### REQUIREMENTS
The exercise asks you to copy every line below in which "with" appears.

### SUPPLIED INFORMATION
□ □ □ □

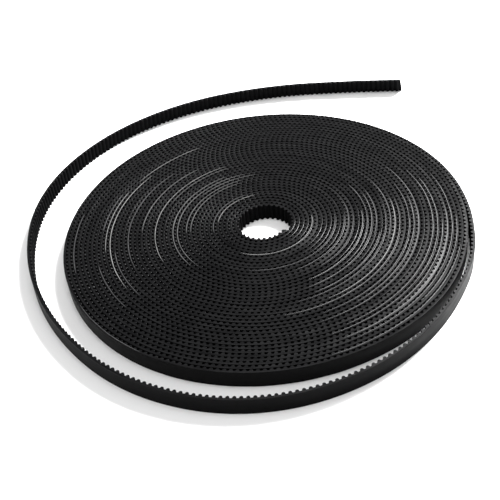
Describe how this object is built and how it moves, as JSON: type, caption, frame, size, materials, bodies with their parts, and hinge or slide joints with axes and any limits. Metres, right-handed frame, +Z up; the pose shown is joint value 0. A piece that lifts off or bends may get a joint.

□ □ □ □

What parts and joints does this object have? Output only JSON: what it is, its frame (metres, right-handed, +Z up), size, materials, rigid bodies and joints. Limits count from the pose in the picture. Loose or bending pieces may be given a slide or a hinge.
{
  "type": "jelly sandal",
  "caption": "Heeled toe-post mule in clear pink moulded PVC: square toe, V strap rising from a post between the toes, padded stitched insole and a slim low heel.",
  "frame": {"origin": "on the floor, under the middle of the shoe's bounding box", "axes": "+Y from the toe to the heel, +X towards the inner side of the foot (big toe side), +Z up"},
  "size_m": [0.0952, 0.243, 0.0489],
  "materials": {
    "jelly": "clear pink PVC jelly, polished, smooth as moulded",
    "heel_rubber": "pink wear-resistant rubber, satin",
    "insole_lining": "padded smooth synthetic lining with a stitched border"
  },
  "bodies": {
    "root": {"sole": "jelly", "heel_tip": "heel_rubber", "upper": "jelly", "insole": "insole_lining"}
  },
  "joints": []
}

□ □ □ □

### IN RESPONSE
Describe how this object is built and how it moves, as JSON: type, caption, frame, size, materials, bodies with their parts, and hinge or slide joints with axes and any limits. Metres, right-handed frame, +Z up; the pose shown is joint value 0. A piece that lifts off or bends may get a joint.
    "insole_lining": "padded smooth synthetic lining with a stitched border"